*Data provided:*
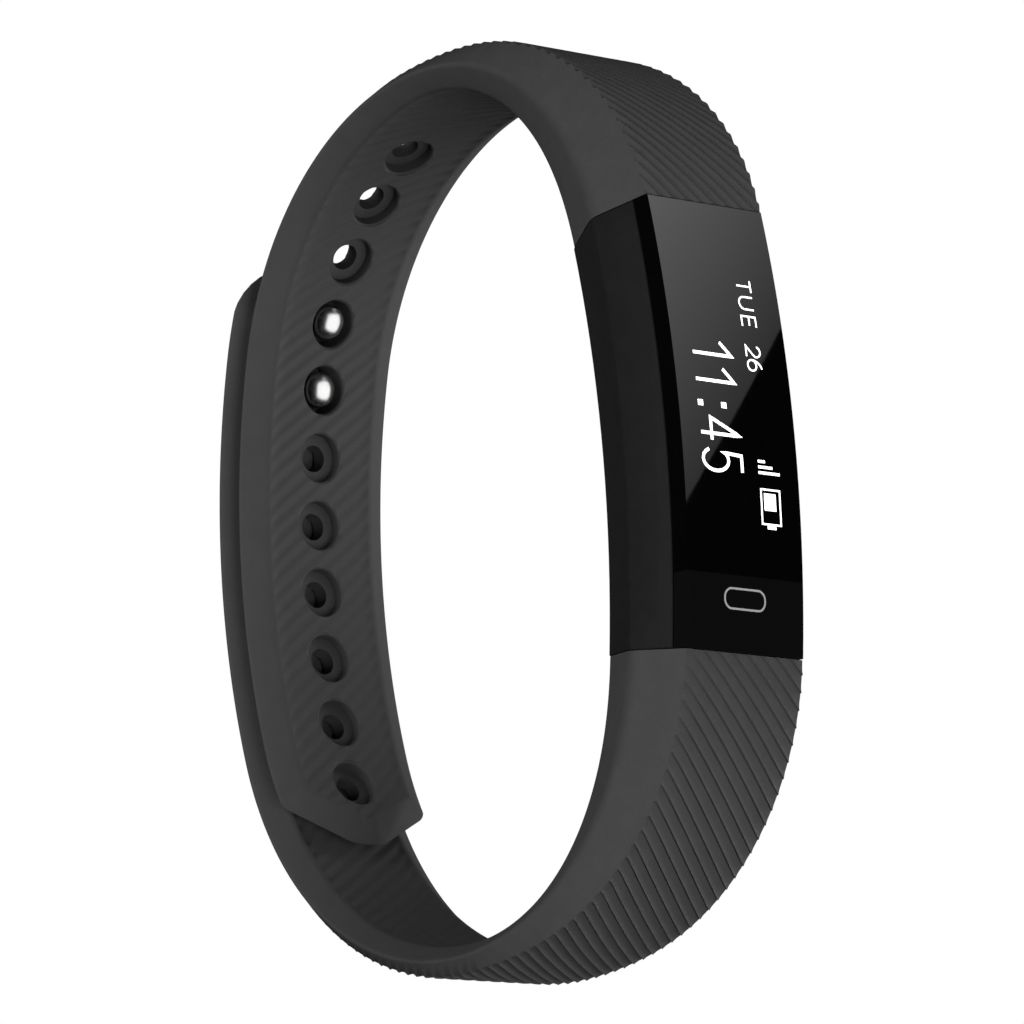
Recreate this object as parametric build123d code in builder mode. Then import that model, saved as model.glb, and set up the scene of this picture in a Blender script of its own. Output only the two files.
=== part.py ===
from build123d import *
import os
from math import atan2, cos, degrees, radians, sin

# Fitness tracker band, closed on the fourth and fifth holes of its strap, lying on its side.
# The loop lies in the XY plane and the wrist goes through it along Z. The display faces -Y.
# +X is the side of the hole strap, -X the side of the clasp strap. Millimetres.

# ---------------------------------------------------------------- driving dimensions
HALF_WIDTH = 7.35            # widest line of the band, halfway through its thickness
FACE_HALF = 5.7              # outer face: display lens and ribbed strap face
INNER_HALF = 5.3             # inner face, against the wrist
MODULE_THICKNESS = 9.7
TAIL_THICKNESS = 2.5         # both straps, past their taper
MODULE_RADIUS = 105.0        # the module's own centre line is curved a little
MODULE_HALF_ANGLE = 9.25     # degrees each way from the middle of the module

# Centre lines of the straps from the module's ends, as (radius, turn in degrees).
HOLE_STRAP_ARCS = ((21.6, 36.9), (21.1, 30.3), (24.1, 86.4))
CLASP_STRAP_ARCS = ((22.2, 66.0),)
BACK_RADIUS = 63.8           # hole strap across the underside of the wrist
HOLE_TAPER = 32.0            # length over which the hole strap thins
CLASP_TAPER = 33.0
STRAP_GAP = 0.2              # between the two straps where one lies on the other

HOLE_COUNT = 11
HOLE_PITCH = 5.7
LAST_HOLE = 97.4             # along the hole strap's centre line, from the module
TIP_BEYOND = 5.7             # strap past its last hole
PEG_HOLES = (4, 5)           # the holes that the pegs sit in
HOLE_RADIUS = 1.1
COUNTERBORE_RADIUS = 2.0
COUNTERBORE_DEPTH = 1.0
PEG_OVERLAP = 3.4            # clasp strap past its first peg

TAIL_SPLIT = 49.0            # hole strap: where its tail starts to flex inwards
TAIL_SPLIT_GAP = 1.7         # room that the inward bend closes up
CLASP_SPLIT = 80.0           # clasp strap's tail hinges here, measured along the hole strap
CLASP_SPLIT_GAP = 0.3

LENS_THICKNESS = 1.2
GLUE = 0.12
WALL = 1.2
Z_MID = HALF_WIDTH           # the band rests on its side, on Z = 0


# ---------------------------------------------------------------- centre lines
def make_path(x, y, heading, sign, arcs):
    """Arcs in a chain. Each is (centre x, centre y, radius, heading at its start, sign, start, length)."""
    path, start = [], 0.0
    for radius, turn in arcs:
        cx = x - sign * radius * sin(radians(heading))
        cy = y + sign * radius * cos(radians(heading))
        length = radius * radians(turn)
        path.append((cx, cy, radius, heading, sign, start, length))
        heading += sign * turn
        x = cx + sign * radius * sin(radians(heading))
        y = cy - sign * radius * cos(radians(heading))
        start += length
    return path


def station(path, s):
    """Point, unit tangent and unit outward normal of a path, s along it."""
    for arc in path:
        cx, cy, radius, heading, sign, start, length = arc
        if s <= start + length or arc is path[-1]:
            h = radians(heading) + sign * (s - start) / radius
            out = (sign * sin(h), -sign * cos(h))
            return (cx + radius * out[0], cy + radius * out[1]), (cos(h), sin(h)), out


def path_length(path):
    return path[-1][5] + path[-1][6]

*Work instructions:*
Reproduce every line of the listing above in which the string "import" appears.

*Expected answer:*
Recreate this object as parametric build123d code in builder mode. Then import that model, saved as model.glb, and set up the scene of this picture in a Blender script of its own. Output only the two files.
from build123d import *
import os
from math import atan2, cos, degrees, radians, sin